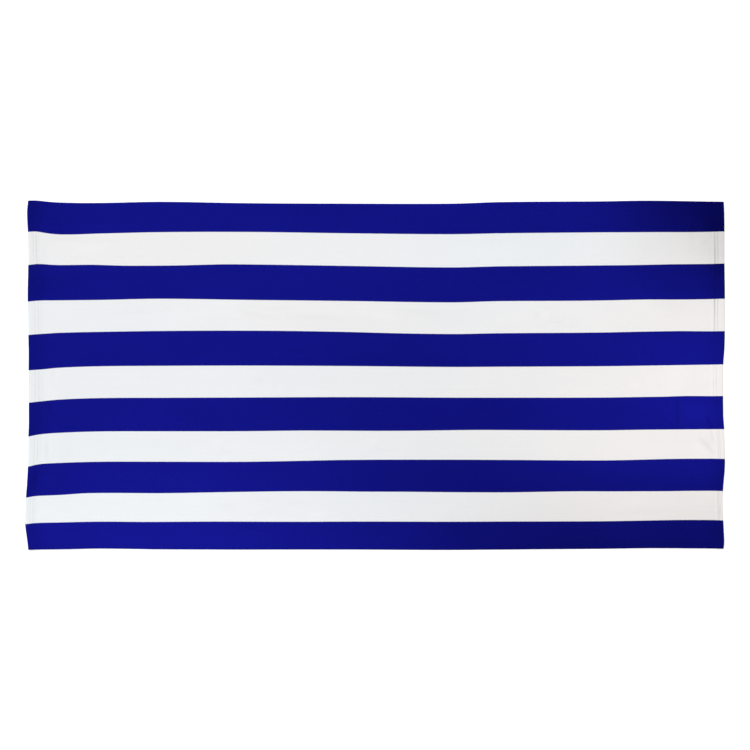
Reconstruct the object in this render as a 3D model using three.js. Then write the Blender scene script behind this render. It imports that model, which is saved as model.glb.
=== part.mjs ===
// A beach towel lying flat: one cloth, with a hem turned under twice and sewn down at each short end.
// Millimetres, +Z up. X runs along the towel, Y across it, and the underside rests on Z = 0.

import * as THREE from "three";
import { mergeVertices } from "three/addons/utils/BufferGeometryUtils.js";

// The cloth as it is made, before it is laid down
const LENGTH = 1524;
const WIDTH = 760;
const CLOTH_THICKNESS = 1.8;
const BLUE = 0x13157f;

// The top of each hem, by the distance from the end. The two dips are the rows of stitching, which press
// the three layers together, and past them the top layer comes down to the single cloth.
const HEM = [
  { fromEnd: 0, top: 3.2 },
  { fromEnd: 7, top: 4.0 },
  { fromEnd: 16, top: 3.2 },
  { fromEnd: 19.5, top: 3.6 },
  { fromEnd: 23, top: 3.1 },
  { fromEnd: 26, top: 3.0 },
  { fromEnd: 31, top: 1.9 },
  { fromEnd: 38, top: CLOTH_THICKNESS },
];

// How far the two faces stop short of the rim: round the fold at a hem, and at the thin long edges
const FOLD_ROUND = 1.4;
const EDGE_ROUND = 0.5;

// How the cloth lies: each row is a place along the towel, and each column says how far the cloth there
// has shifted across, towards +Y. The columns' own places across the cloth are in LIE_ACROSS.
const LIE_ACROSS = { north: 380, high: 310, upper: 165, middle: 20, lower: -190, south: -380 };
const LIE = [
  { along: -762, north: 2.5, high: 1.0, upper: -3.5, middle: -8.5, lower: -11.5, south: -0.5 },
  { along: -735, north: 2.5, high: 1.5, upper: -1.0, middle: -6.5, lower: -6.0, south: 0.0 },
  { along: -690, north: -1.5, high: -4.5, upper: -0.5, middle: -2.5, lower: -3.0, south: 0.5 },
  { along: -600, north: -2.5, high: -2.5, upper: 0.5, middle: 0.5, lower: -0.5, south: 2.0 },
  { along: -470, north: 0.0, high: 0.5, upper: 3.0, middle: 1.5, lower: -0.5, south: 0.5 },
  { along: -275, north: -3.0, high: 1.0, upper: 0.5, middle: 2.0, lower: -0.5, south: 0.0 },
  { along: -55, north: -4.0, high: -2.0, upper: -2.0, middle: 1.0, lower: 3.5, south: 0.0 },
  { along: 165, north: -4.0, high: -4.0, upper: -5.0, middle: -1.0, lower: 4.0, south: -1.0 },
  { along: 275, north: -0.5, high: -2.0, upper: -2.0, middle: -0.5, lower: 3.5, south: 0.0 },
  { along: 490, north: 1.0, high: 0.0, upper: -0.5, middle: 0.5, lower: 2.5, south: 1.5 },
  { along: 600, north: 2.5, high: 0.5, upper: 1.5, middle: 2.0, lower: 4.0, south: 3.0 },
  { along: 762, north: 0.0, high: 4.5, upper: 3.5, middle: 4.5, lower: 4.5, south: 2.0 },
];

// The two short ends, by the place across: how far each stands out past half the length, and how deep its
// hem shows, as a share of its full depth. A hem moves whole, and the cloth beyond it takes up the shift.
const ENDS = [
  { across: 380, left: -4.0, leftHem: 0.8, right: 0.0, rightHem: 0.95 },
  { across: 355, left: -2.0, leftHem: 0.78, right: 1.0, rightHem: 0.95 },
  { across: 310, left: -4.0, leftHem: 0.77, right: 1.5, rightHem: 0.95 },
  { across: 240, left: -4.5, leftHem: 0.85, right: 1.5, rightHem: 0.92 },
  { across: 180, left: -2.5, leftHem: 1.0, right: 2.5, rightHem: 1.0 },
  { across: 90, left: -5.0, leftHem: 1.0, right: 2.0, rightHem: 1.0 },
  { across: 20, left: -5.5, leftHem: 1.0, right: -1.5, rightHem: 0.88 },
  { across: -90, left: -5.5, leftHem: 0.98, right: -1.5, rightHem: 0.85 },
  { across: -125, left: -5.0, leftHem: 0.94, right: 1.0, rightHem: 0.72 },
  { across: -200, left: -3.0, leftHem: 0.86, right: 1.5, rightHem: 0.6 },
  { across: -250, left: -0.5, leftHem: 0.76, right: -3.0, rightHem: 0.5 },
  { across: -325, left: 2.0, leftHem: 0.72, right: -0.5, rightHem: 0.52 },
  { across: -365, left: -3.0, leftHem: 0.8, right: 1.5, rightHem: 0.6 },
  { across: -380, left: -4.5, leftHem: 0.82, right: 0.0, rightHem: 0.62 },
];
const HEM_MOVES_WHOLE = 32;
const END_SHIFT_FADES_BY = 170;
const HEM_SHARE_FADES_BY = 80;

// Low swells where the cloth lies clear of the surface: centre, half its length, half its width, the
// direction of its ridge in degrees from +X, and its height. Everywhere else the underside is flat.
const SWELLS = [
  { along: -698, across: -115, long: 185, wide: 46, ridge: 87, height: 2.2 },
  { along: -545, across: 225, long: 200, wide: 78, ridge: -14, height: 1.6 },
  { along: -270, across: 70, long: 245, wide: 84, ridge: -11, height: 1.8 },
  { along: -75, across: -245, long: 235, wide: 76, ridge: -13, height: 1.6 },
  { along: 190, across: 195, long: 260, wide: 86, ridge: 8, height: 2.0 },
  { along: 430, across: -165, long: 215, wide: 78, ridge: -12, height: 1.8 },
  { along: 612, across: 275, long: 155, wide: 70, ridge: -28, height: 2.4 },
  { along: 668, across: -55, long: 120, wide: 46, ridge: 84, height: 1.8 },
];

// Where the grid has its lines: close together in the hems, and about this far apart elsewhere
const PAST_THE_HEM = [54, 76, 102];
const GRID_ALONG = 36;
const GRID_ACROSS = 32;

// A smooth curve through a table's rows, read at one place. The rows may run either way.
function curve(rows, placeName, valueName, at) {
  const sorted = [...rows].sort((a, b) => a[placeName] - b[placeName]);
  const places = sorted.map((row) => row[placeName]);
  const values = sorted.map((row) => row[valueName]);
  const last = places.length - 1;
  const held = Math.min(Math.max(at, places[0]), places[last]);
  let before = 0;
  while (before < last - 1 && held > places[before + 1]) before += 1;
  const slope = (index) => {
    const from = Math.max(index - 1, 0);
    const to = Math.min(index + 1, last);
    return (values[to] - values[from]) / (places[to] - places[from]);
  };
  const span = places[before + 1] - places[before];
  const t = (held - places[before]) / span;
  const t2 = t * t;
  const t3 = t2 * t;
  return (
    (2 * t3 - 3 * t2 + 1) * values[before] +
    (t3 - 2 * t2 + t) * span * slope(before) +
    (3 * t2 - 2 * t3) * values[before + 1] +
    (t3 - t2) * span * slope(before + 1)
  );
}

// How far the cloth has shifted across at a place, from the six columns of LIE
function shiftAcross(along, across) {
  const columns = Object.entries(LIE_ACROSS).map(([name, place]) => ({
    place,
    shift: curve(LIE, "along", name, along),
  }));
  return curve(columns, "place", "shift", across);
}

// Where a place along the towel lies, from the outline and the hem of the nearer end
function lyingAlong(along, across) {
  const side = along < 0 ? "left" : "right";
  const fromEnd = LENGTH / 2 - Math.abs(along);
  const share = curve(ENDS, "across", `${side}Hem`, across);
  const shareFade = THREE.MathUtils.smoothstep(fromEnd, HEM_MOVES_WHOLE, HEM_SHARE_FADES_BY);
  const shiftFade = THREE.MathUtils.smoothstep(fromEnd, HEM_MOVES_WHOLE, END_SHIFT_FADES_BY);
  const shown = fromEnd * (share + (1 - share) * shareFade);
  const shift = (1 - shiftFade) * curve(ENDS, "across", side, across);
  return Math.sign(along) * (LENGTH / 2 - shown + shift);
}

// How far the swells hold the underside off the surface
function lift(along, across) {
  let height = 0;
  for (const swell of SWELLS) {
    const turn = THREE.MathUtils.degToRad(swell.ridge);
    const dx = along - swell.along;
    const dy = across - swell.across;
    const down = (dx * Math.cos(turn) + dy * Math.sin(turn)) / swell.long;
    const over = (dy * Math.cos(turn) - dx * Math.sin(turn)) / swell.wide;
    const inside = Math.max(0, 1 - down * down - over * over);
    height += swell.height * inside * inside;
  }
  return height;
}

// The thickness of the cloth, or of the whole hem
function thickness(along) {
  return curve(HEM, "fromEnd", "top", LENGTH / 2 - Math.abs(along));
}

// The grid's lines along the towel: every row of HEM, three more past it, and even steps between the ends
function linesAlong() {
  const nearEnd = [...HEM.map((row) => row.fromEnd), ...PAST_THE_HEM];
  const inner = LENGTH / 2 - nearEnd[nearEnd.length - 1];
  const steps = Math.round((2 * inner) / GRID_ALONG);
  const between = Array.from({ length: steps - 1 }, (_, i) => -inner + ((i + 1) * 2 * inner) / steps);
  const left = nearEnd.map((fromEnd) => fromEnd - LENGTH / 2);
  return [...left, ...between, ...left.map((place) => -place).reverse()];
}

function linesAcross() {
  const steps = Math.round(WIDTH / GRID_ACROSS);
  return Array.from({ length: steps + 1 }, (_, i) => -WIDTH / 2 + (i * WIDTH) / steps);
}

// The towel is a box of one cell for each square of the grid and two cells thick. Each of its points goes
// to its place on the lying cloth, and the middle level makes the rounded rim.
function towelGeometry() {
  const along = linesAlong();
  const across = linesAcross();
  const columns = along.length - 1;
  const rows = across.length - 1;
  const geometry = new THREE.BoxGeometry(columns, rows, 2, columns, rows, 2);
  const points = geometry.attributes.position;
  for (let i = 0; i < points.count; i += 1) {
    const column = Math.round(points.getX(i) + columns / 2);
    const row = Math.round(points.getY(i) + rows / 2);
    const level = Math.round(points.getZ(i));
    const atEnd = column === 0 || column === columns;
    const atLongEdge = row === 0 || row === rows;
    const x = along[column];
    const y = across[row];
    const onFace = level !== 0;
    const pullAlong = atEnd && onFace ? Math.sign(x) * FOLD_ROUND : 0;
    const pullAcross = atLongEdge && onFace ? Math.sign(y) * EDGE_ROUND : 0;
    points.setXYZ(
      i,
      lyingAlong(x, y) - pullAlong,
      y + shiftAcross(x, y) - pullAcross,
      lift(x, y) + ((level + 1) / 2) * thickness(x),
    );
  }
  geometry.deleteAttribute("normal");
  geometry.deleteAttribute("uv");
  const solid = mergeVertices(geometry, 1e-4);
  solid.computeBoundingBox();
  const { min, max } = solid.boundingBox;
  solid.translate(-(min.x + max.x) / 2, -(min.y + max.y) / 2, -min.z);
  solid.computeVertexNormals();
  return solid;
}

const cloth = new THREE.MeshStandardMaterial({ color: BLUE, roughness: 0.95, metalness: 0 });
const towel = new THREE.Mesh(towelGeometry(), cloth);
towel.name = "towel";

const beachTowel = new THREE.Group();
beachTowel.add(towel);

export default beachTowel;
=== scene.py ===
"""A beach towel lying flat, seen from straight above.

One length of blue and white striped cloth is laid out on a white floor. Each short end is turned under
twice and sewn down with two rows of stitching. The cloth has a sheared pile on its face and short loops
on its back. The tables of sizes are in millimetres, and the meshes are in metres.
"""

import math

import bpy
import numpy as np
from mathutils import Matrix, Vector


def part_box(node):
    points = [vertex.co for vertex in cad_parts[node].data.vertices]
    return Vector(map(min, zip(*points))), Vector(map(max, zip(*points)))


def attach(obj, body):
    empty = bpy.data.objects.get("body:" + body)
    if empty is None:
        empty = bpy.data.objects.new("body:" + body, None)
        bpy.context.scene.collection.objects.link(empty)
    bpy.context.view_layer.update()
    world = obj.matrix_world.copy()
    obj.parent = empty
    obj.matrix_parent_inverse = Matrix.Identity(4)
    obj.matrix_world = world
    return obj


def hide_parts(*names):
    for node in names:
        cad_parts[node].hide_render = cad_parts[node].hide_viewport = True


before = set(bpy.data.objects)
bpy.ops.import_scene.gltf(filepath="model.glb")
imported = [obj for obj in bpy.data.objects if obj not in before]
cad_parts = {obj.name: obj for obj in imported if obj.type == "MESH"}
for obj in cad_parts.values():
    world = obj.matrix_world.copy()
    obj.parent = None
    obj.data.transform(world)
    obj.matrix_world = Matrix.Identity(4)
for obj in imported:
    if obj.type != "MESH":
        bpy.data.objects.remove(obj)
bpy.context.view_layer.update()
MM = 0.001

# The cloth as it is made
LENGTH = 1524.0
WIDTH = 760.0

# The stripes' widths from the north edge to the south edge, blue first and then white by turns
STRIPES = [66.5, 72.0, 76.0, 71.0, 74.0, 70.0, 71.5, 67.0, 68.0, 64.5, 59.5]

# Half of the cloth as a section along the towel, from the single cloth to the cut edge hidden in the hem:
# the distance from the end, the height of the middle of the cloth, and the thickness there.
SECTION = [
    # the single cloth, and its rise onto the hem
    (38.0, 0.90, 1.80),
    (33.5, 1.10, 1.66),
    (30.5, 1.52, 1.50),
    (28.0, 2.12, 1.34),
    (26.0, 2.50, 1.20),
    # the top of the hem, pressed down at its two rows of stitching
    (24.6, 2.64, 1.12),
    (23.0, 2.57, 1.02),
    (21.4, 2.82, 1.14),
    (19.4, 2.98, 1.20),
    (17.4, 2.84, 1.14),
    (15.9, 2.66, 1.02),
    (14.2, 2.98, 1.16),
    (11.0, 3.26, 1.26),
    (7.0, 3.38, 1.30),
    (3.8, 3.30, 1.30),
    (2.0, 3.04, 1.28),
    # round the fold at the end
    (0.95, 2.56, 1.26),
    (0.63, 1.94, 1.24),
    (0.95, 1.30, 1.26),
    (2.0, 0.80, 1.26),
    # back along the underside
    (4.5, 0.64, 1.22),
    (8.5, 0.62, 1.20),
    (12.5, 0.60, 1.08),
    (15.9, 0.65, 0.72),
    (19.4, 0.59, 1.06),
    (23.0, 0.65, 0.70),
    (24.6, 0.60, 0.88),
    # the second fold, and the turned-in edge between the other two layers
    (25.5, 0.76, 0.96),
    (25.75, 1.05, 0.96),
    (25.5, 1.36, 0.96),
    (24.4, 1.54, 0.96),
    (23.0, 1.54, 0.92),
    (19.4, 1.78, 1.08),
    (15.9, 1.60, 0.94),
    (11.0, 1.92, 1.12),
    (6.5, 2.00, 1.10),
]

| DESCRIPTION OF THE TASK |
Take the lines above from the first through the one containing "const EDGE_ROUND = 0.5;" and reproduce them exactly; include nothing else.

| FINISHED TASK |
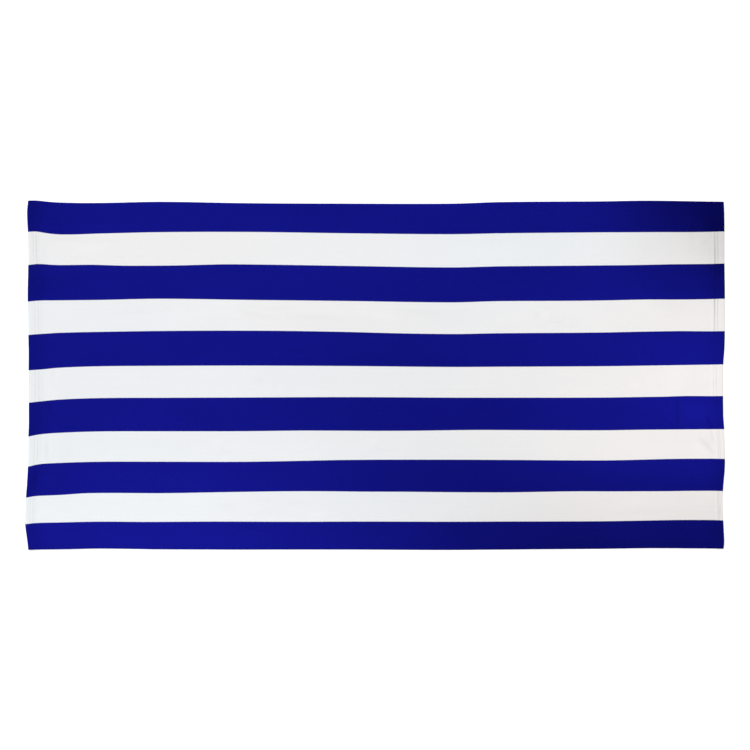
Reconstruct the object in this render as a 3D model using three.js. Then write the Blender scene script behind this render. It imports that model, which is saved as model.glb.
=== part.mjs ===
// A beach towel lying flat: one cloth, with a hem turned under twice and sewn down at each short end.
// Millimetres, +Z up. X runs along the towel, Y across it, and the underside rests on Z = 0.

import * as THREE from "three";
import { mergeVertices } from "three/addons/utils/BufferGeometryUtils.js";

// The cloth as it is made, before it is laid down
const LENGTH = 1524;
const WIDTH = 760;
const CLOTH_THICKNESS = 1.8;
const BLUE = 0x13157f;

// The top of each hem, by the distance from the end. The two dips are the rows of stitching, which press
// the three layers together, and past them the top layer comes down to the single cloth.
const HEM = [
  { fromEnd: 0, top: 3.2 },
  { fromEnd: 7, top: 4.0 },
  { fromEnd: 16, top: 3.2 },
  { fromEnd: 19.5, top: 3.6 },
  { fromEnd: 23, top: 3.1 },
  { fromEnd: 26, top: 3.0 },
  { fromEnd: 31, top: 1.9 },
  { fromEnd: 38, top: CLOTH_THICKNESS },
];

// How far the two faces stop short of the rim: round the fold at a hem, and at the thin long edges
const FOLD_ROUND = 1.4;
const EDGE_ROUND = 0.5;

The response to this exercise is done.